### Exercise aim
Restate word for word the lines that begin the listing and end with the line holding "fit_gap = 0.15; // [0.1:0.05:0.3]".

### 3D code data
==================================================

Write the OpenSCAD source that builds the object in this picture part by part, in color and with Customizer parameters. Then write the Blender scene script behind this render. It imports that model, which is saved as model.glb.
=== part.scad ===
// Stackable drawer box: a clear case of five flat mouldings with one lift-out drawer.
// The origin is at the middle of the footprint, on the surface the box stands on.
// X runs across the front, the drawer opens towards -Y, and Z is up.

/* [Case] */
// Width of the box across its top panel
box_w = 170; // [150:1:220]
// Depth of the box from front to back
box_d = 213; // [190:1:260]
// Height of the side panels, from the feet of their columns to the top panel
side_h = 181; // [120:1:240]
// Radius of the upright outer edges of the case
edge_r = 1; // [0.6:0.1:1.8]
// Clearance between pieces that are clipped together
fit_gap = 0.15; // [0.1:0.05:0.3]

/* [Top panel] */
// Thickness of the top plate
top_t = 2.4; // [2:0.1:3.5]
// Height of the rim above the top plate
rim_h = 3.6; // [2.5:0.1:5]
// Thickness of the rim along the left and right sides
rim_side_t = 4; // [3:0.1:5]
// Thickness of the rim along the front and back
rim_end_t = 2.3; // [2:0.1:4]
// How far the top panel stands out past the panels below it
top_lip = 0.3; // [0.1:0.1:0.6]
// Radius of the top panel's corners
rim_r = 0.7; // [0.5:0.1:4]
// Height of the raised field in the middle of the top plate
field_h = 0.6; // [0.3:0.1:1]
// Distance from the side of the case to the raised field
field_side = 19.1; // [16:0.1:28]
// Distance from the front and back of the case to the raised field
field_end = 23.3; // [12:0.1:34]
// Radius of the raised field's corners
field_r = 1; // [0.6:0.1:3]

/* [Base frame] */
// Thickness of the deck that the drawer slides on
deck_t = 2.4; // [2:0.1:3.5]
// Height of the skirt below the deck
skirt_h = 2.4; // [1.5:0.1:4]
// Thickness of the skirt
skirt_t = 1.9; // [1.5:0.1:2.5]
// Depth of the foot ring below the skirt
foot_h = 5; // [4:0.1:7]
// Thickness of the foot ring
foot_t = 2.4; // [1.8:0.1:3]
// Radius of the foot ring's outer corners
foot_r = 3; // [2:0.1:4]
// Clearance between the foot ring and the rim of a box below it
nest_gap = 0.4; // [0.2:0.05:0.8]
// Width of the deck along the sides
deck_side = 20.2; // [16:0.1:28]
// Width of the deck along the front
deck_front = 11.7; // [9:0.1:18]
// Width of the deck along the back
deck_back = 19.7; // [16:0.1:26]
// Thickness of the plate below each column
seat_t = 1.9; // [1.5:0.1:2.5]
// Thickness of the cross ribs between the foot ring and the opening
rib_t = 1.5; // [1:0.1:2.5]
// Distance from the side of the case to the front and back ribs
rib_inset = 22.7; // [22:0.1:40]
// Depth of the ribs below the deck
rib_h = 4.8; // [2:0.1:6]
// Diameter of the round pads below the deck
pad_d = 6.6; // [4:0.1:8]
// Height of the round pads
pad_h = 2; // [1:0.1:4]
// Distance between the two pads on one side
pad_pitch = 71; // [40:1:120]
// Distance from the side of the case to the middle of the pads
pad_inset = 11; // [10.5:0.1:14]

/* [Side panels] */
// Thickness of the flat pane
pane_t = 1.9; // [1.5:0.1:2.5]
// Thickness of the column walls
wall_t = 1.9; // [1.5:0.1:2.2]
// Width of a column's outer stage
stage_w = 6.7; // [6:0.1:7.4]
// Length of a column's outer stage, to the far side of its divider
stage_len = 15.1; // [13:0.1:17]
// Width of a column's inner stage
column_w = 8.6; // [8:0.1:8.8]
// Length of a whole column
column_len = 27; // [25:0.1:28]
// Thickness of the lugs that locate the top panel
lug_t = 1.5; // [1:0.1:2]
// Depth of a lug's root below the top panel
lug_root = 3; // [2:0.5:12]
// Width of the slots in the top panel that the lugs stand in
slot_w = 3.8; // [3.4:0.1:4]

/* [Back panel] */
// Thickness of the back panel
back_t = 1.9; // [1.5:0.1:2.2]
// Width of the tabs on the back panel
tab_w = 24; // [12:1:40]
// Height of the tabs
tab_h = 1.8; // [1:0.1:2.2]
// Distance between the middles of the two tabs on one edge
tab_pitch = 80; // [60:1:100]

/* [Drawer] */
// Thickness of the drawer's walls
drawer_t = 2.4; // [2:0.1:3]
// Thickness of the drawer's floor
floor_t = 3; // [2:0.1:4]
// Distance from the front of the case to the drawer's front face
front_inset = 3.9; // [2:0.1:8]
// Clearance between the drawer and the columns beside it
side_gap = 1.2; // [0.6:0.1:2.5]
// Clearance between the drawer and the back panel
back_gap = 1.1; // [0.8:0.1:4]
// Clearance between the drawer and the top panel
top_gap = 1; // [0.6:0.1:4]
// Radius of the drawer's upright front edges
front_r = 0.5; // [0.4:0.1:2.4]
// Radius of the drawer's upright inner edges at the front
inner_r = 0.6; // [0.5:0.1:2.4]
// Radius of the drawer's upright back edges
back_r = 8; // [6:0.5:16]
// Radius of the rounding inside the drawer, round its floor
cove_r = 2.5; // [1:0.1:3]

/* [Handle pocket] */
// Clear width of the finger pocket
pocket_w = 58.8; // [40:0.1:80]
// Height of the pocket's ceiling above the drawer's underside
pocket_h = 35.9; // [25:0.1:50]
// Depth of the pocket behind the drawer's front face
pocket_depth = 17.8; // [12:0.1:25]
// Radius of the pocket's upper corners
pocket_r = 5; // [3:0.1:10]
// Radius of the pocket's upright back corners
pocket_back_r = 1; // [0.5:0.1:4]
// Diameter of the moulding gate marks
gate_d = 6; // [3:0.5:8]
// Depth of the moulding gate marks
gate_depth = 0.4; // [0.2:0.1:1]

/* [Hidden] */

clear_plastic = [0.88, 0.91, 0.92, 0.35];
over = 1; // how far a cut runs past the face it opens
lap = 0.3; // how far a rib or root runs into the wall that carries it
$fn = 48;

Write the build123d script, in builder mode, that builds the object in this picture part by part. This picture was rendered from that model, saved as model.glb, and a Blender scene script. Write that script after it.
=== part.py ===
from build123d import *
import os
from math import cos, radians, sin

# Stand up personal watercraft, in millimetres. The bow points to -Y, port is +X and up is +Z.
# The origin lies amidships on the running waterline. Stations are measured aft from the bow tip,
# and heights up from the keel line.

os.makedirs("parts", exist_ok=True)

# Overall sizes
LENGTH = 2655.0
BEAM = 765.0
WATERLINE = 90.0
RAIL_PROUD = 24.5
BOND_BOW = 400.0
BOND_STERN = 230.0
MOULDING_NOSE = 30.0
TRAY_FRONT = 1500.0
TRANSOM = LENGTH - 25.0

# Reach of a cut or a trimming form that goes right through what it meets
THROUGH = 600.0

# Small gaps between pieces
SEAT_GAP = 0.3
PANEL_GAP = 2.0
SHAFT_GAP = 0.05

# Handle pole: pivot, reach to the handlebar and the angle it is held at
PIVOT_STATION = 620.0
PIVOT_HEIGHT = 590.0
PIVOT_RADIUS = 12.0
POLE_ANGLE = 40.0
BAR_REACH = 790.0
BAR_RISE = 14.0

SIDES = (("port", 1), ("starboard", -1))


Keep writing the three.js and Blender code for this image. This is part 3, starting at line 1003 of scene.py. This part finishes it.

==================================================

### Exercise solution
Write the OpenSCAD source that builds the object in this picture part by part, in color and with Customizer parameters. Then write the Blender scene script behind this render. It imports that model, which is saved as model.glb.
=== part.scad ===
// Stackable drawer box: a clear case of five flat mouldings with one lift-out drawer.
// The origin is at the middle of the footprint, on the surface the box stands on.
// X runs across the front, the drawer opens towards -Y, and Z is up.

/* [Case] */
// Width of the box across its top panel
box_w = 170; // [150:1:220]
// Depth of the box from front to back
box_d = 213; // [190:1:260]
// Height of the side panels, from the feet of their columns to the top panel
side_h = 181; // [120:1:240]
// Radius of the upright outer edges of the case
edge_r = 1; // [0.6:0.1:1.8]
// Clearance between pieces that are clipped together
fit_gap = 0.15; // [0.1:0.05:0.3]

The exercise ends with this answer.